I Thought It Was Just Me (But It Isn't): Making the Journey form "What Will People Think?" to "I Am Enough" by Brene Brown, Ph. D., LMSW

I've been intrigued with BrenĂ© Brown's work since I listened to her Ted Talk on Vulnerability. I finally got around to starting to read her books. I expected I Thought It Was Just Me (But It Isn't): Making the Journey from "What Will People Think?" to "I Am Enough" to be a reiteration of all the things I've heard her say in her talks and classes and in her interviews. It was that but it was also more. In fact, it was more than I expected or perhaps was ready for. I sat down intending to simply read the book and ended up deciding to take her advice and work through the exercises. I didn't always like the answers that arose for me, but it was worth the time it took. I Thought It Was Just Me (But It Isn't) pushed me to examine my thoughts and my attitudes toward shame and blame and vulnerability and strength. I started the book thinking that I'd already done this work, so this would just be me learning more about the topic. Brown breaks down shame and connection in ways that make her points highly relatable and highly relevant. As a writer, I found Brown's research also provides insight into writing characters who are mired in shame and those who aren't.  I Thought It Was Just Me (But It Isn't) is a book based on research but written for every human, but particularly women and girls, who have ever been shamed into silence or into roles they didn't want to live.

For more on my thoughts on shame, read my blog post Shame: An Old Foe Still in the Shadows.




Wednesday, November 8, 2017

Forgotten Reflections by Young Im-Lee


36395914The characters in Forgotten Reflections by Young Im-Lee took up residence in my imagination in a way that felt like I was living with them even when I wasn't reading. I walked the small village with Isuel and Jung-Soo. I felt the depths of the forest and the pain of war with Jung-Soo and Dae-Gun. I felt the fear and the confusion. I felt the excitement over both the little moments and the monumental moments shared. The heartache of betrayal and family secrets and the bravery of the villagers rang through the pages. Forgotten Reflections bridges the past and the present through the eyes of a granddaughter desperate to understand her grandmother and her family history. There's a thread of rebellion and strength that weaves through Forgotten Reflections demonstrating that human beings find a way to rise to the occasion when faced with dire circumstances. Mythology confronts reality while bravery and cowardice fight their own battle. Forgotten Reflections is a love story surrounded by a war story surrounded by a story of resilience and perseverance that touches the heart while provoking thought about the experiences we share and don't share as well as the roles we play as we traverse life...

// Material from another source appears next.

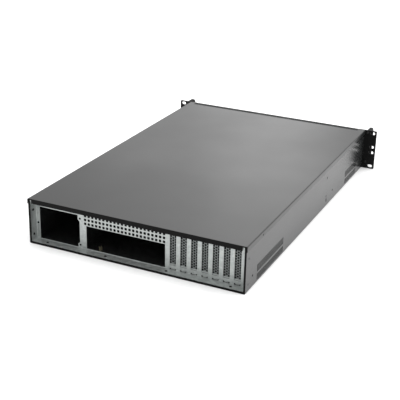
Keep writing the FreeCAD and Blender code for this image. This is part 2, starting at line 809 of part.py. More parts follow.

Wednesday, November 1, 2017

No Acute Distress Poems by Jennifer Richter

No Acute Distress Poems by Jennifer Richter explores life, death, illness, self-autonomy, and family life in poems filled with raw honesty combined with both despair and hope. In explorations of how our bodies can both betray us and heal us, Richter demonstrates how intellectual knowledge sometimes struggles to reconcile with emotional connections. Richter's use of language is inventive and lyrical while remaining approachable and relatable. No Acute Distress feels at once highly personal and undeniably universal bringing the reader into Richter's life and her into the readers' life demonstrating how people's lives affect one another directly and indirectly.

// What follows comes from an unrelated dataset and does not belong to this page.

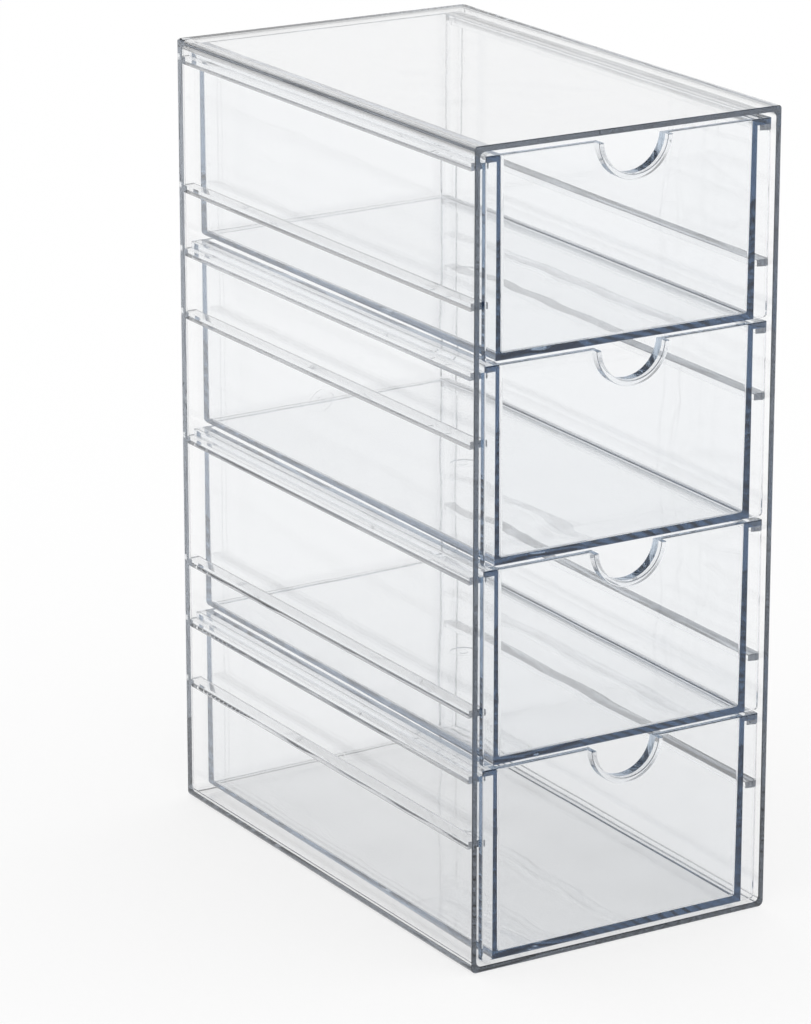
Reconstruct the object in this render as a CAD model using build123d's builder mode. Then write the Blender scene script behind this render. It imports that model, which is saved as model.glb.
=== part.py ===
from build123d import *

import os

# Clear moulded drawer tower: one open-fronted case and four hanging drawers.
# Millimetres, +Z up, the open front faces -Y.
# The origin is under the middle of the whole object, finger lips included.

# case
case_width = 105.0
case_depth = 175.0
case_height = 250.0
wall = 1.8
top_edge_radius = 1.0
bottom_edge_radius = 1.8
rear_edge_radius = 0.9
inner_edge_radius = 1.6  # along the two inner top edges and the two inner bottom edges
inner_rear_radius = 1.8  # round the back wall, inside

# rails: one moulding serves towers of three, four or six drawers, so some stay unused
rail_step = 20.4
rail_places = (0, 2, 3, 4, 6, 8, 9, 10)
rail_reach = 4.2
rail_height = 2.0  # at the tip
rail_draft = 0.45  # the underside falls by this from the tip to the root
rail_setback = 3.2  # from the front rim to the rails' front ends

# drawers
drawer_count = 4
steps_per_drawer = 3
ceiling_gap = 1.5
drawer_height = 60.0
drawer_length = 172.4
body_width = 89.4
flange_span = 97.9
flange_thickness = 2.1
flange_corner = 1.5
panel_thickness = 2.0
panel_corner = 1.0
panel_edge = 0.4
side_wall = 1.5  # at the top edge
rear_wall = 1.3  # at the top edge
drawer_floor = 1.6
draft = 0.5
body_edge_radius = 1.6
pocket_corner = 0.9
pocket_floor_radius = 0.9

# finger notch with its half-round lip
notch_radius = 11.0
notch_depth = 10.3
lip_thickness = 1.65
lip_reach = 2.7  # how far the lip stands in front of the panel
lip_edge = 0.35
notch_overcut = 1.0  # the cut runs this far past the panel, clear of the drafted wall behind it

# moulding gates
case_gate_radius = 4.25
drawer_gate_radius = 4.0
gate_depth = 0.4
nub_radius = 1.4

# places worked out from the sizes above
front_y = lip_reach - (case_depth + lip_reach) / 2
back_y = front_y + case_depth
inner_width = case_width - 2 * wall
inner_height = case_height - 2 * wall
first_drawer_top = case_height - wall - ceiling_gap
first_rail_top = first_drawer_top - flange_thickness
body_depth = drawer_length - panel_thickness
body_centre_y = front_y + panel_thickness + body_depth / 2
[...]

Saturday, October 28, 2017

Jubilee Year: An Erelong Novel by Gerard O'Neill

Jubilee Year (Erelong, #1)Jubilee Year: An Erelong Novel by Gerard O'Neill is the beginning of the end of the world as its inhabitants know it. O'Neill drops the reader into a world where the new normal makes little sense compared to what people remember. As disaster looms, the characters search for a way to survive. People fight for the life they remember even while being told to trust those in power.  Jubilee Year is a stark but entertaining novel that pulls the reader deeply into its characters' lives while also affording the reader enough distance to question the decisions, the motives, and the actions of the characters. O'Neill demonstrates the dangers of allowing too few people to hold the power over people's lives while at the same time leaving the reader to wonder how to best fight tyrannical forces that come from unexpected places by exposing that those in power appear to be someone or something else's puppets. Jubilee Year is a thought provoking, emotion wrenching novel that offers moments of hope in the midst of chaos, destruction, and a world that's lost its way and many of its resources.


Tuesday, October 24, 2017

disinheritance poems by John Sibley Williams

I've heard John Sibley Williams read his poems at poetry reading a few times, and I've read his work before. I've always enjoyed Williams work, but disinheritance surprised me with the depth of emotion woven with intellect in poems that grieved out loud and unapologetically. Williams's grief travels from poem to poem taking the reader into a place both painful and hopeful. Disinheritance feels like the grief we try to disown whenever someone else feels uncomfortable with us feeling it, let alone expressing it. In this book of beautiful, heartfelt, touching poetry, Williams explores grief in a way that never forgets that some losses become a part of who we are as well as who we aren't.